Barbarians: Unfurnished Home Invasion, by Sarah Brinks
Home invasion movies are a popular genre, likely for the obvious reason that it is something most people fear. Our homes are meant to be our safe place, our sanctuary from fear. Barbarians takes the idea and shifts it slightly. While there is an actual home invasion near the end of the film, the real invasion is the dinner guests who turn the protagonists’ lives upside down. Adam and Eva are married artists. Adam is a film director and Eva is a famous sculptor. They are the first residents living in a new upscale development in the country outside of London. They are days away from owning their home; they just need to get through dinner with their mutual friend and real estate developer, Lucas. Lucas is, quite plainly, a jerk. He is obsessed with his social media and his image and he relentlessly mocks Adam.
The rest of the plot is fairly straightforward. A group of friends have a dinner where many secrets are revealed and dinner is then interrupted by a home invasion. Men in stylized animal masks and jumpsuits tie them up at gunpoint and destroy their home.
The performances in the film are very strong. Iwan Rheon continues to show his range by very believably playing Adam as the less successful artist in his marriage who is trying to put a brave face on. Catalina Sandino Moreno plays the more successful Eva. She is clearly the stronger person in the relationship but also shows Eva’s vulnerability and desire to make her marriage work. She knows Adam’s weaknesses and tries to fill those gaps with her strength. She is also the only one willing to stand up to Lucas.
But the real standout performance is Tom Cullen as Lucas. Lucas is the quintessential “bro.” He is handsome and successful and, as a result, utterly intolerable. He cannot get off his phone, constantly making videos of himself showing off. He also loves the sound of his own voice. Thus, he almost never shuts up. He pretends to be the expert on every topic but the moment anyone steps up to him or his masculinity is threatened in any way, he completely shuts down. The dinner scenes and conversation are painful because of his personality, especially when he belittles Adam.
I would also call out Will Kemp, who plays the invader in the crow mask. I believe Kemp’s performance is entirely silent but he has a tremendous physical presence. He gets the fun role of destroying the living room of Adam and Eva’s beautiful home. He embodies a mix of glee and menace as he destroys the room piece by piece.
Barbarians has a few legitimate jump scares; the first one having to do with an injured fox got a true gasp out of me. However, my challenge with the film is that it never quite commits enough to any one genre to entirely work. There are some strange moments in the film that seem to be linked to a standing stone near the development. The entire development is named after and marketed as being near this reportedly magical “gateway stone.” However, the film never quite goes far enough for you to believe that magic is the root or cause of anything.

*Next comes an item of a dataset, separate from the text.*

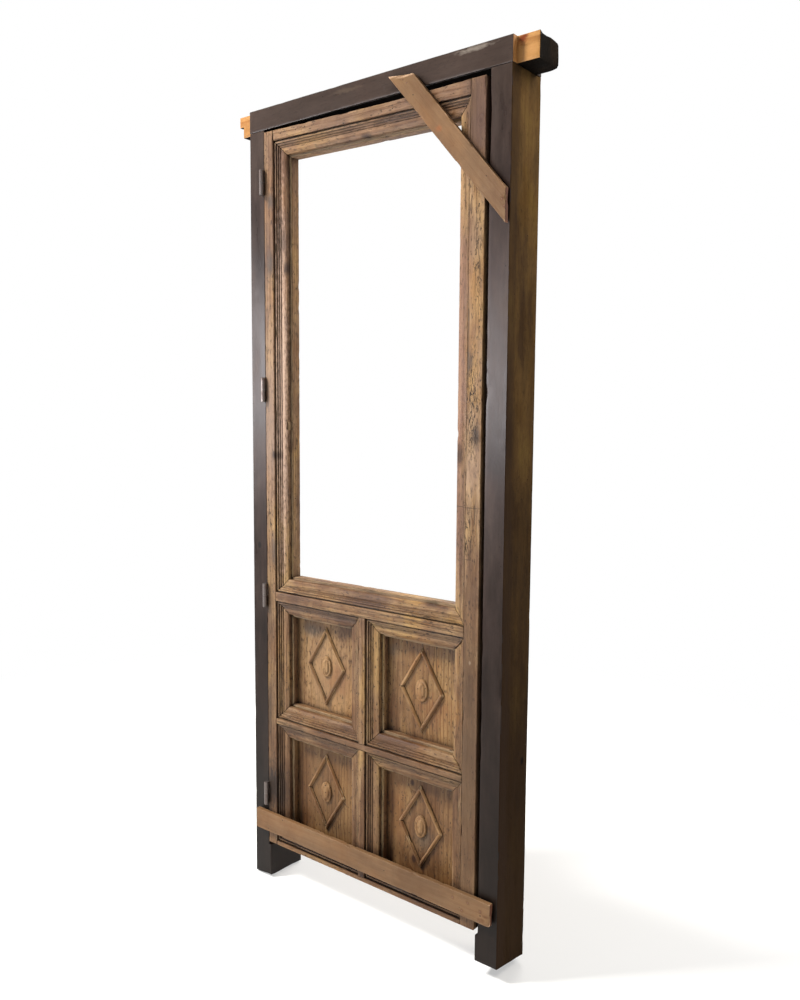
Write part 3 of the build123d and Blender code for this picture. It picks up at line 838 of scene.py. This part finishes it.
iron = forgedIron("wroughtIron", ironLook)
for n in range(1, 5):
    for half in ("post_half", "leaf_half"):
        cad = frame["nodes"][f"hinge_{n}_{half}"]
        cad.data.materials.clear()
        cad.data.materials.append(iron)
print("hinges finished")


# nails in the battens: flat hand-driven heads, set on points by one node tree
nailSpots = {
    "lower_batten": [(0.8595, 0.1956), (0.8558, 0.1683), (0.8194, 0.2062), (0.8010, 0.1780),
                     (0.7700, 0.2046), (0.6905, 0.1705), (0.4318, 0.1875), (-0.0048, 0.1938)],
    "corner_brace": [(0.8889, 2.0302), (0.8964, 2.0126), (0.5760, 2.3760), (0.5900, 2.3640)],
}
nailSizes = {"Head radius": 0.0027, "Head rise": 0.0007, "Size change": 0.25, "Seed": 7}


def nailTree():
    tree = bpy.data.node_groups.new("nails", "GeometryNodeTree")
    tree.interface.new_socket("Geometry", in_out="INPUT", socket_type="NodeSocketGeometry")
    for name, value in nailSizes.items():
        kind = "NodeSocketInt" if isinstance(value, int) else "NodeSocketFloat"
        tree.interface.new_socket(name, in_out="INPUT", socket_type=kind)
    tree.interface.new_socket("Material", in_out="INPUT", socket_type="NodeSocketMaterial")
    tree.interface.new_socket("Geometry", in_out="OUTPUT", socket_type="NodeSocketGeometry")
    put = functools.partial(addNode, tree)
    given = put("NodeGroupInput", out=None)
    radius, rise = given.outputs["Head radius"], given.outputs["Head rise"]
    top = put("ShaderNodeMath", {0: radius, 1: 0.6}, operation="MULTIPLY")
    head = put("GeometryNodeMeshCone", {"Vertices": 8, "Radius Top": top, "Radius Bottom": radius,
                                        "Depth": rise}, out="Mesh")
    low = put("ShaderNodeMath", {0: 1.0, 1: given.outputs["Size change"]}, operation="SUBTRACT")
    size = put("FunctionNodeRandomValue", {2: low, 3: 1.0, "Seed": given.outputs["Seed"]}, out=1,
               data_type="FLOAT")
    turn = put("FunctionNodeRandomValue", {2: 0.0, 3: 6.28, "Seed": given.outputs["Seed"]}, out=1,
               data_type="FLOAT")
    turned = put("ShaderNodeCombineXYZ", {"X": math.pi / 2, "Y": turn})
    nails = put("GeometryNodeInstanceOnPoints", {"Points": given.outputs["Geometry"], "Instance": head,
                                                 "Rotation": turned, "Scale": size})
    nails = put("GeometryNodeRealizeInstances", {"Geometry": nails})
    nails = put("GeometryNodeSetMaterial", {"Geometry": nails, "Material": given.outputs["Material"]})
    put("NodeGroupOutput", {"Geometry": nails}, out=None)
    return tree


nailIron = forgedIron("rustedNail", nailLook)
nailNodes = nailTree()
for node, spots in nailSpots.items():
    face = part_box(node)[0].y
    points = bpy.data.meshes.new("nail_points_" + node)
    points.from_pydata([(x, face, z) for x, z in spots], [], [])
    carrier = newObject("nail_points_" + node, points)
    modifier = carrier.modifiers.new("nails", "NODES")
    modifier.node_group = nailNodes
    inputs = {item.name: item.identifier for item in nailNodes.interface.items_tree if item.in_out == "INPUT"}
    for name, value in nailSizes.items():
        modifier[inputs[name]] = value
    modifier[inputs["Material"]] = nailIron
    graph = bpy.context.evaluated_depsgraph_get()
    mesh = bpy.data.meshes.new_from_object(carrier.evaluated_get(graph), preserve_all_data_layers=True,
                                           depsgraph=graph)
    bpy.data.objects.remove(carrier)
    nails = newObject("nails_" + node, mesh)
    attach(nails, frame["nodes"][node]["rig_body"])
    print("nails in", node, len(mesh.polygons), "faces")


# plain pale floor, fading to white with distance, and soft light
floorLook = {"reach": 14, "fadeFrom": 0.9, "fadeTo": 2.8, "least": 0.45, "colour": "#F6F5F3"}


def paleFloor():
    mesh = bpy.data.meshes.new("floor")
    reach = floorLook["reach"]
    corners = [(-reach, -reach, 0), (reach, -reach, 0), (reach, reach, 0), (-reach, reach, 0)]
    mesh.from_pydata(corners, [], [(0, 1, 2, 3)])
    floor = newObject("floor", mesh)
    material, put = newMaterial("paleFloor")
    place = put("ShaderNodeTexCoord", out="Object")
    far = put("ShaderNodeVectorMath", {0: place}, out="Value", operation="LENGTH")
    fades = {"Value": far, "From Min": floorLook["fadeFrom"], "From Max": floorLook["fadeTo"],
             "To Min": floorLook["least"]}
    far = put("ShaderNodeMapRange", fades, interpolation_type="SMOOTHSTEP")
    rays = put("ShaderNodeLightPath", out=None)
    both = {0: rays.outputs["Is Camera Ray"], 1: rays.outputs["Is Glossy Ray"]}
    seen = put("ShaderNodeMath", both, operation="ADD", use_clamp=True)
    fade = put("ShaderNodeMath", {0: far, 1: seen}, operation="MULTIPLY")
    matt = put("ShaderNodeBsdfDiffuse", {"Color": linear(floorLook["colour"])})
    glow = put("ShaderNodeEmission", {"Color": (1, 1, 1, 1), "Strength": 1.0})
    mixed = put("ShaderNodeMixShader", {0: fade, 1: matt, 2: glow})
    put("ShaderNodeOutputMaterial", {0: mixed}, out=None)
    mesh.materials.append(material)


paleFloor()

lightLook = {
    "key": {"at": (-2.9, -3.2, 5.9), "size": (1.4, 1.4), "watts": 950, "colour": "#FFFEFB"},
    "sheen": {"at": (-1.7, -2.7, 1.75), "size": (2.6, 0.9), "watts": 170, "colour": "#FDFBFF"},
    "side": {"at": (2.6, 1.0, 3.4), "size": (1.2, 1.2), "watts": 60, "colour": "#FFF8EE"},
    "back": {"at": (-0.6, 3.6, 3.6), "size": (2.0, 2.0), "watts": 130, "colour": "#FFFEFB"},
}
aim = Vector((0.42, 0.0, 1.15))
for name, lamp in lightLook.items():
    data = bpy.data.lights.new(name, "AREA")
    data.shape = "RECTANGLE"
    data.size, data.size_y = lamp["size"]
    data.energy = lamp["watts"]
    data.color = linear(lamp["colour"])[:3]
    light = newObject(name, data)
    light.location = lamp["at"]
    # the key lights the wood and the sheen lamp shows only in its wax
    light.visible_glossy = name != "key"
    light.visible_diffuse = name != "sheen"
    toDoor = aim - light.location
    light.rotation_euler = toDoor.to_track_quat("-Z", "Y").to_euler()

# soft fill from all round, with a white ground behind
worldLook = {"light": 0.27, "seen": 1.0}
world = bpy.data.worlds.new("studio")
bpy.context.scene.world = world
world.use_nodes = True
world.node_tree.nodes.clear()
put = functools.partial(addNode, world.node_tree)
rays = put("ShaderNodeLightPath", out=None)
both = {0: rays.outputs["Is Camera Ray"], 1: rays.outputs["Is Glossy Ray"]}
seen = put("ShaderNodeMath", both, operation="ADD", use_clamp=True)
seen = put("ShaderNodeMath", {0: seen, 1: rays.outputs["Is Transmission Ray"]}, operation="ADD",
           use_clamp=True)
level = put("ShaderNodeMapRange",
            {"Value": seen, "To Min": worldLook["light"], "To Max": worldLook["seen"]})
sky = put("ShaderNodeBackground", {"Color": (1, 1, 1, 1), "Strength": level})
put("ShaderNodeOutputWorld", {0: sky}, out=None)

# camera: the photograph's view, from eye height to the right of the latch side
cameraLook = {"at": (2.10507, -1.98756, 1.51283), "forward": (-0.623364, 0.775797, -0.097755),
              "up": (-0.066451, 0.072004, 0.995188), "lens": 40.416}
cameraData = bpy.data.cameras.new("camera")
cameraData.sensor_fit = "HORIZONTAL"
cameraData.sensor_width = 36
cameraData.lens = cameraLook["lens"]
camera = newObject("camera", cameraData)
back = -Vector(cameraLook["forward"]).normalized()
right = Vector(cameraLook["up"]).cross(back).normalized()
turn = Matrix((right, back.cross(right), back)).transposed().to_4x4()
camera.matrix_world = Matrix.Translation(cameraLook["at"]) @ turn
bpy.context.scene.camera = camera
bpy.context.scene.view_settings.view_transform = "Standard"
print("floor, light and camera made")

The home invasion happens in the last 30 minutes of the film. When the home invasion happens the men in masks are cruel but not masochistic and it never quite pushes far enough into in horror either. The masks are creepy and there is a hint at a Celtic or magical connection but the lack of clarity leaves that feeling empty too.
The first half of the film is arguably the stronger half. It is focused on complicated relationships between a group of people. The drama comes from trying to navigate a situation where each party has a desired outcome but those outcomes are often in conflict with each other. It’s fun to watch Cullen so successfully play a character I would never want to be seated next to at a dinner party. Once the home invasion happens the intensity certainly spikes but I don’t find the ending satisfying. I was left wanting more of something but not sure what that something was.